Ein Akademiker hatte ihm dabei besonders zugesetzt. „Im öffentlich-rechtlichen Fernsehen kritisiert uns ein Geschichtsprofessor. Das kann ich nicht fassen“, hatte Terim am Tag vor dem Spiel bereits gewettert und dabei immer wieder den Kopf geschüttelt: „Ein Geschichtsprofessor.“

Mehr wegen der Reaktion Terims als durch seinen Auftritt in einer TRT-Sendung wurde Ahmet Simsirgil inzwischen fast zu einer kleinen Berühmtheit in der Türkei. Der Gelehrte der Marmara-Universität in Istanbul war bei TRT1 zu Gast - eigentlich um sein Buch über die Osmanen vorzustellen. Eine kurze Frage zur 0:3-Niederlage der Türkei bei der EM gegen Spanien mündete dann in einem Monolog Simsirgils. „Wer Geschichte versteht, versteht auch den Fußball.
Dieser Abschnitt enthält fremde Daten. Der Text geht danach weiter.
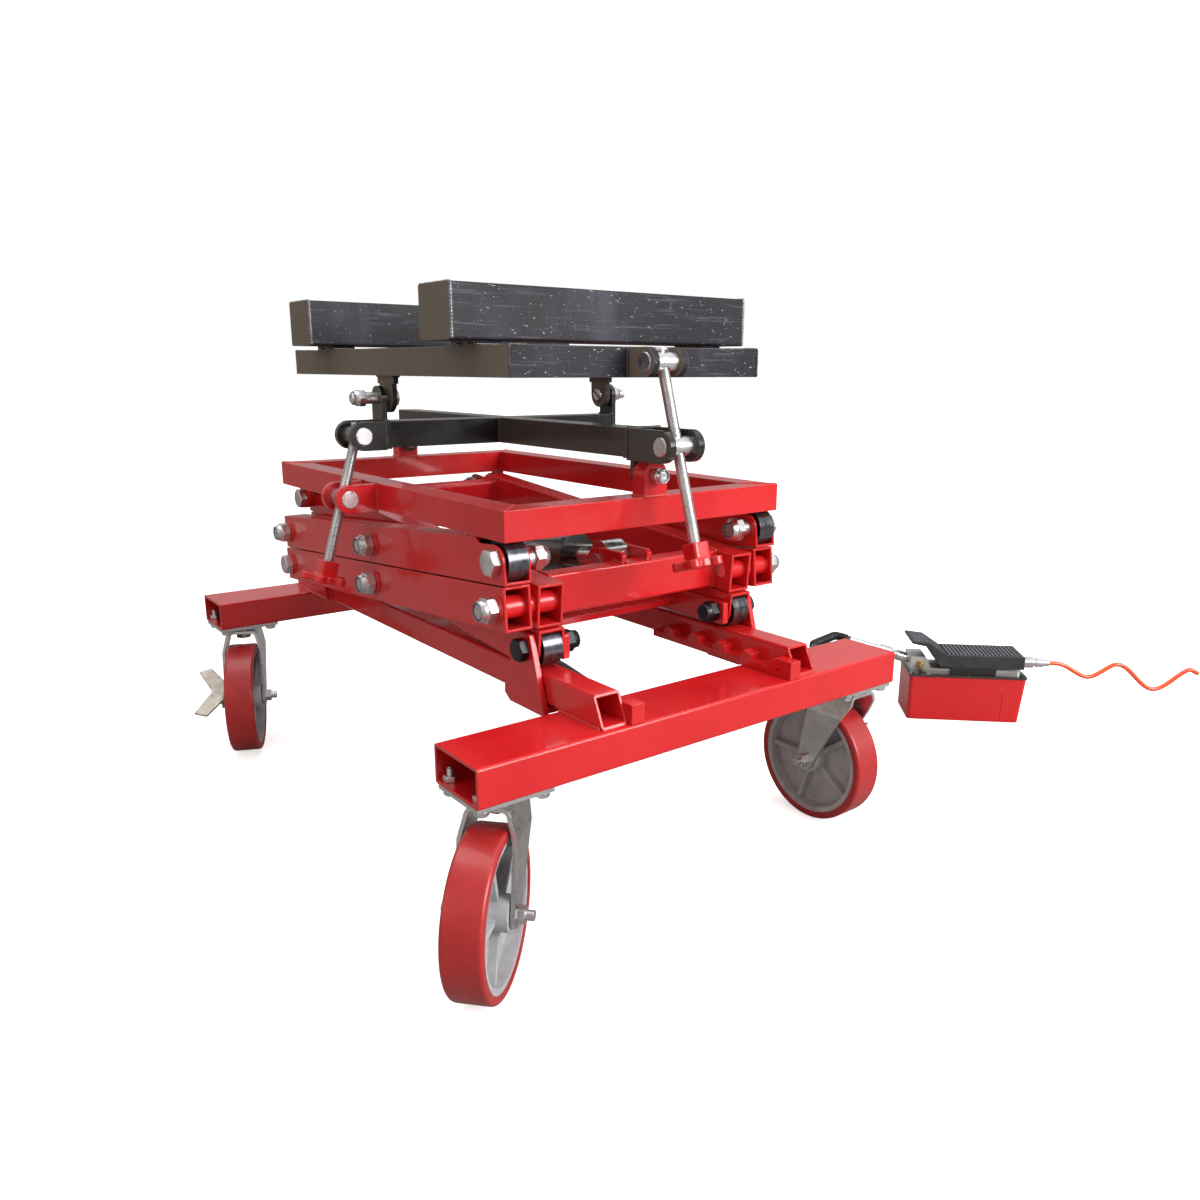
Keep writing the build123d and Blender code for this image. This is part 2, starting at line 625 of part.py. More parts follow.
def top_frame():
    pin_bore = PIN_RADIUS + RUNNING_GAP
    with BuildPart() as frame:
        ring_frame(FRAME_HALF_X, FRAME_FRONT, FRAME_REAR, FRAME_BOTTOM, FRAME_BAR, TUBE_WALL)
        for y in (FRAME_FRONT + 26, FRAME_REAR):
            ear(along_y(0, y, ROLL_Z), 40, 20, ROLL_Z - FRAME_TOP + 0.5, 26, 7 + RUNNING_GAP)
        cheek_x(ROLL_SCREW_NUT[0], -FRAME_HALF_X + 0.5, TILT_Y, ROLL_SCREW_NUT[1], CHEEK_RADIUS, pin_bore)
        for side in (-1, 1):
            with BuildSketch(along_x(side * (OUTER_LEG_X - LEG_WIDTH / 2 + 0.5), REAR_Y, HIGH_Z)):
                Circle(18)
                with Locations((0, 14)):
                    Rectangle(36, 29)
                Circle(BORE_RADIUS, mode=Mode.SUBTRACT)
            extrude(amount=side * PLATE)
    save(frame.part, "top_frame")


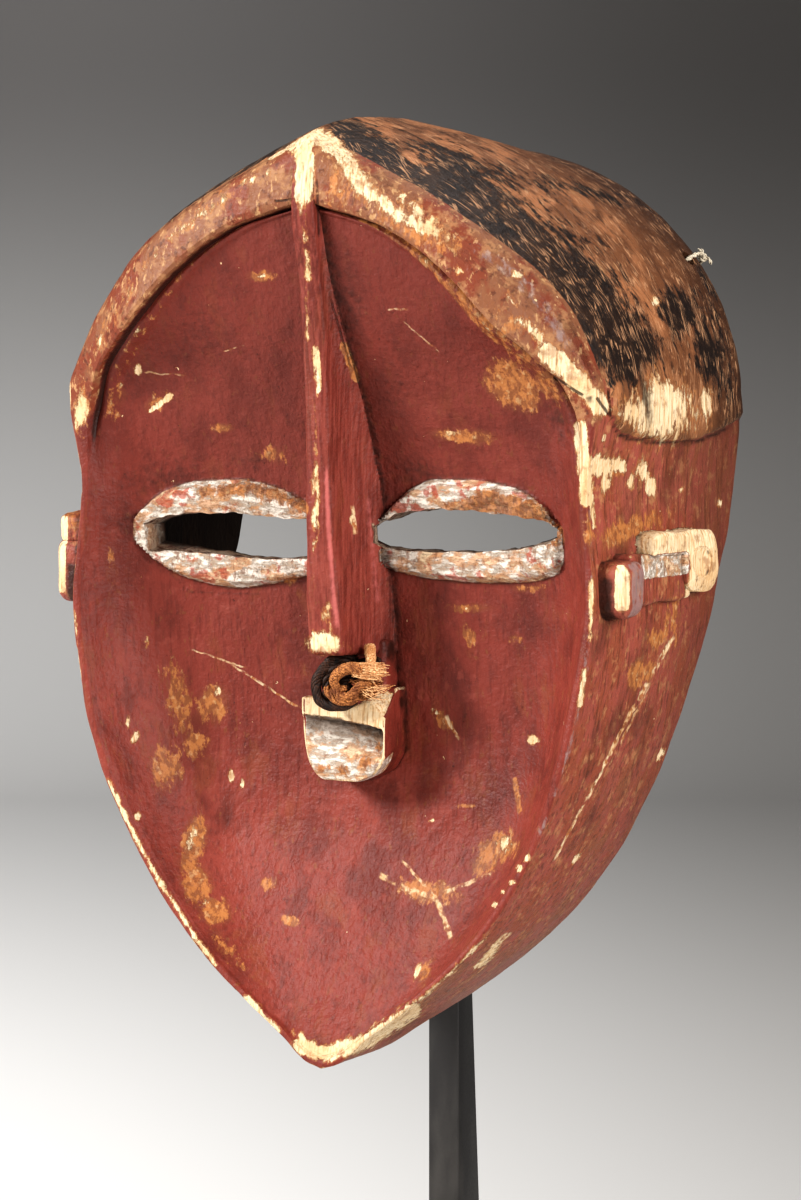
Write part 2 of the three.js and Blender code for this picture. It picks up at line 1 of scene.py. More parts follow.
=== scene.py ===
"""Looks of a carved face mask of light wood, worn red, that stands on a steel post.

Every form is worked out in millimetres in the mask's own frame: x runs to the right of someone
who looks at the face, y from the front to the back, z up from the chin. set_in_place() turns
that into metres in the frame of the whole object.
"""

from __future__ import annotations

import logging
import math
from dataclasses import dataclass, field
from enum import Enum
from typing import Any, Iterable, Sequence

import bmesh
import bpy
import numpy as np
from bmesh.types import BMesh, BMVert
from bpy.types import Curve, Material, Mesh, NodeSocket, Object
from mathutils import Matrix, Vector, kdtree, noise

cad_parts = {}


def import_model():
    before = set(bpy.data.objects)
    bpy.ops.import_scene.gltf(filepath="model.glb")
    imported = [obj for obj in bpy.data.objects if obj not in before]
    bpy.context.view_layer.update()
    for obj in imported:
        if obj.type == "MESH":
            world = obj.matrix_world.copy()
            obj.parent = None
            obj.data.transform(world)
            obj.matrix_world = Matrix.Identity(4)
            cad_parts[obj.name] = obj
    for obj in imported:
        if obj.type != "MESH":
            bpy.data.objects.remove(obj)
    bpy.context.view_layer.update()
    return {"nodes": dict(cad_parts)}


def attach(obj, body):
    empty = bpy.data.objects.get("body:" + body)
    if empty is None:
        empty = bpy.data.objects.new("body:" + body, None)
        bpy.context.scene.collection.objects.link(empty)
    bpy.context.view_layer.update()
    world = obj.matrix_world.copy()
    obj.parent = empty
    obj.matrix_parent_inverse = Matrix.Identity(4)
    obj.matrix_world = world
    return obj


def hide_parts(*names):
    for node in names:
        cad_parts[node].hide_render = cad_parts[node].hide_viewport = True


LOG = logging.getLogger("mask")
Array = np.ndarray

MM = 0.001
FRONT_TO_MIDDLE = 57.7  # mm, depth of the middle of the whole object in the mask's own frame
CHIN_ABOVE_FLOOR = 123.0  # mm
FIBRE_SEED = 11  # of the loose fibres' random ways
BODY = "root"


# Small helpers


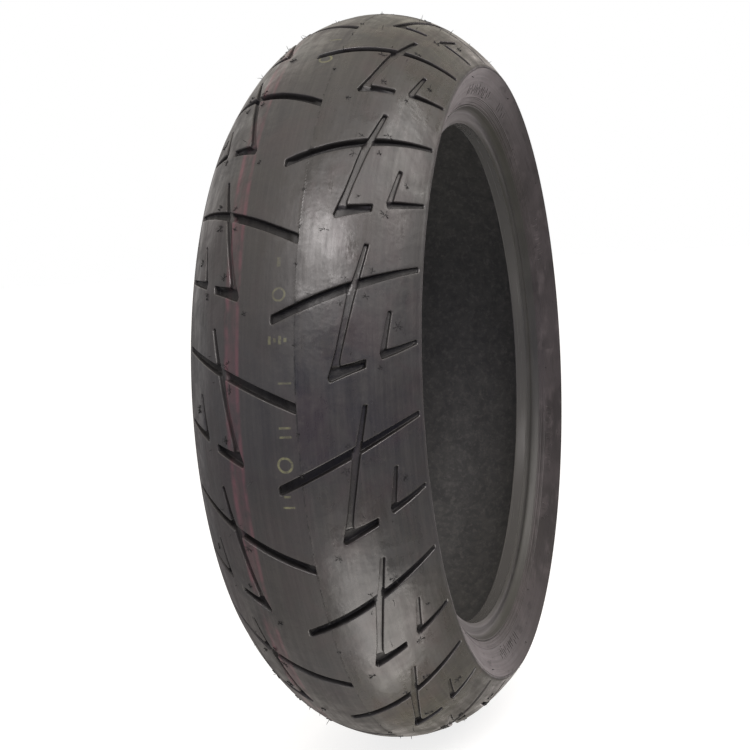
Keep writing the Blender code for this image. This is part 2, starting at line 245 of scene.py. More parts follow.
def inward(ring):
    """Unit directions into a counter-clockwise outline, lengthened at its corners."""
    before, after = sides(ring)
    before /= np.linalg.norm(before, axis=1)[:, None]
    after /= np.linalg.norm(after, axis=1)[:, None]
    na = np.stack([-before[:, 1], before[:, 0]], -1)
    nb = np.stack([-after[:, 1], after[:, 0]], -1)
    mitre = na + nb
    mitre /= np.maximum(np.linalg.norm(mitre, axis=1)[:, None], 1e-6)
    return mitre / np.maximum((mitre * na).sum(1), 0.75)[:, None]


def room_inside(ring):
    """How far each point can move in before a tight corner of the outline folds over."""
    before, after = sides(ring)
    turn = np.arctan2(before[:, 0] * after[:, 1] - before[:, 1] * after[:, 0],
                      (before * after).sum(1))
    length = (np.linalg.norm(before, axis=1) + np.linalg.norm(after, axis=1)) / 2
    room = np.where(turn > 0.03, 0.72 * length / np.maximum(turn, 0.03), 0.01)
    for _ in range(2):
        room = np.minimum(room, np.minimum(np.roll(room, 1), np.roll(room, -1)))
    for _ in range(3):
        room = np.minimum(room, (room + np.roll(room, 1) + np.roll(room, -1)) / 3)
    return room[:, None]


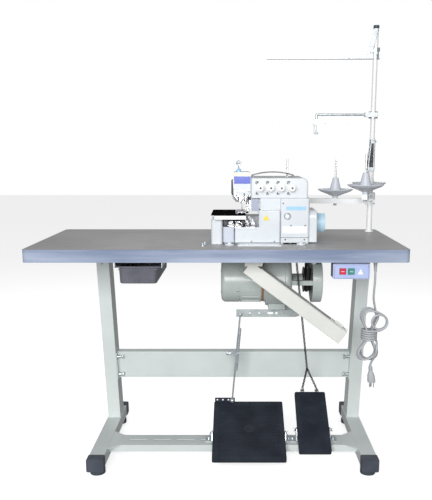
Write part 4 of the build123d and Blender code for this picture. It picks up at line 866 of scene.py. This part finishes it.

Wir müssen unseren Spielern zuerst die Geschichte lehren“, befand der Professor und forderte Terim sogar zum Rücktritt auf.

Dessen Reaktion am Montag in Lens waren fassungsloses Kopfschütteln, eine eindeutige Botschaft („Unsere Kritiker werden irgendwann alle ihr Fett wegkriegen“) und sein persönlicher TRT-Boykott. Den Sieg am Dienstag genoss Terim trotzdem in vollen Zügen.